At U-M, Brinker majored in civil and environmental engineering with a concentration in construction management. In classrooms filled with top students from around the country, he quickly learned that talent alone was not enough. “There’s always someone who will push you to step your game up,” he said. “Don’t be intimidated by it. Welcome it.”

That mindset—disciplined, analytical and relentlessly focused on improvement — became foundational when he eventually returned to the family business. He insisted on starting at the bottom as a project engineer and working his way through estimating, field supervision, project management and business development.

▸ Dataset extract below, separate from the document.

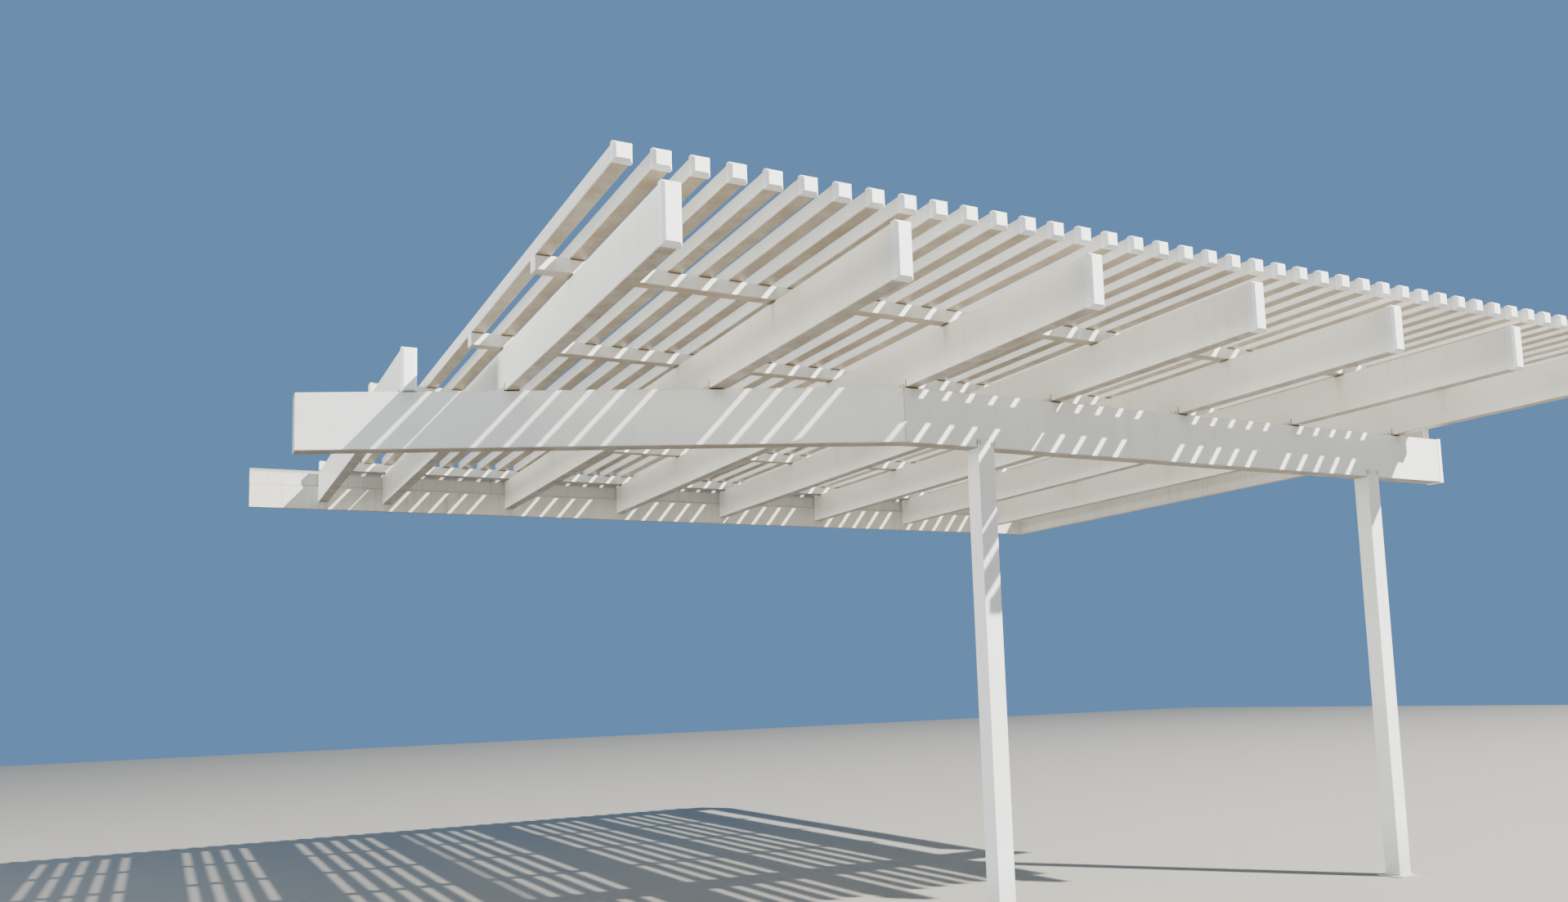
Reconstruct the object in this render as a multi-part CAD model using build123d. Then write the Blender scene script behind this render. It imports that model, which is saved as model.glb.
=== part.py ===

By the time Brinker assumed the role of president, he was ready.

Under his leadership, the company grew by 350% and now employs over 300 people. Today, BRINKER crews work on commercial projects from Ann Arbor to Pittsburgh to College Park, Maryland.

Underpinning Detroit’s revival are thousands of construction jobs—electricians, carpenters, drywall installers and glaziers—along with the suppliers, logistics firms and small businesses that support them throughout Southeast Michigan. As construction activity grows, local families and communities benefit alongside it.

Brinker is one of the 25,000 University of Michigan Engineering alumni who help make the state of Michigan home to the nation’s third-largest engineering workforce and second-highest concentration of engineers, according to the Bureau of Labor Statistics’ 2025 data. Only California and Texas employ more engineers. In Michigan, 29.5 out of every 1,000 jobs are held by an engineer, nearly twice the national average. University of Michigan Engineering has played a major role in developing this talent, with one in five of the state’s 130,000 engineers holding Michigan Engineering degrees. 

Three men on a platform watch a construction site with men in hard hats working and driving heavy equipment.
From left: Skoczylas, Brinker and Posner visit the Motown Museum construction site.